== GIVEN INFORMATION ==

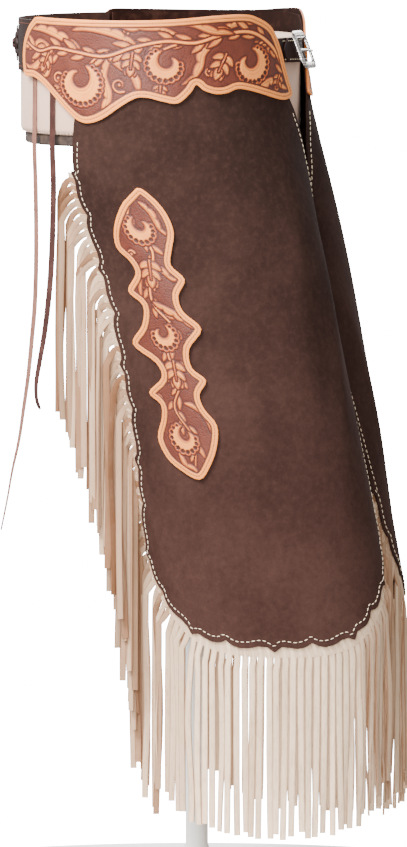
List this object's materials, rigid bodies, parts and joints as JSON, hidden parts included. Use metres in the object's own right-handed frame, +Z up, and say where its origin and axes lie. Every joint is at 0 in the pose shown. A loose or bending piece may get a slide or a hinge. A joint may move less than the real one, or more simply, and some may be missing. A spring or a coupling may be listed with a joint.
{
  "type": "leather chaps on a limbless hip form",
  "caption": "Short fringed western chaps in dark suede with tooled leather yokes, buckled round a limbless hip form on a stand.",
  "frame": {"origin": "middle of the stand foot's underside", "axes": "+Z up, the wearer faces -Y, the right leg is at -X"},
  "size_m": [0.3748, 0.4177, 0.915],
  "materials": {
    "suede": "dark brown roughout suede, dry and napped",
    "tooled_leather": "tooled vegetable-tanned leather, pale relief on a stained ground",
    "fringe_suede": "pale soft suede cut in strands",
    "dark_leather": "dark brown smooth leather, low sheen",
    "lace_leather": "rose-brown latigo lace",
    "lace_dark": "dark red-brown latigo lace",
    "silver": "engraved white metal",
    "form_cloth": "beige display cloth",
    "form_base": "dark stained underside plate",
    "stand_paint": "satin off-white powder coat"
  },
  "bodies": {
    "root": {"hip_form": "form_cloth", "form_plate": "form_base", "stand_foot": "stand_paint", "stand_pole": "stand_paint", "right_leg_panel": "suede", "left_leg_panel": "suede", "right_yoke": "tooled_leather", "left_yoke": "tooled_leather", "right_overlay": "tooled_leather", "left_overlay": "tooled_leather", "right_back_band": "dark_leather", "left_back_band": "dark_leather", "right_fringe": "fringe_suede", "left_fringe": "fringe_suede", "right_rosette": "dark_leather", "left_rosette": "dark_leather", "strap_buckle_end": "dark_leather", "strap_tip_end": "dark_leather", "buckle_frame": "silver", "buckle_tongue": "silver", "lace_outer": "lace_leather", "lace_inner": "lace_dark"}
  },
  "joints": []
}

===

PROBLEM REQUIREMENTS:
Identify the lines of the data that contain the word "axes". Copy each of them.

FULL ANSWER:
List this object's materials, rigid bodies, parts and joints as JSON, hidden parts included. Use metres in the object's own right-handed frame, +Z up, and say where its origin and axes lie. Every joint is at 0 in the pose shown. A loose or bending piece may get a slide or a hinge. A joint may move less than the real one, or more simply, and some may be missing. A spring or a coupling may be listed with a joint.
  "frame": {"origin": "middle of the stand foot's underside", "axes": "+Z up, the wearer faces -Y, the right leg is at -X"},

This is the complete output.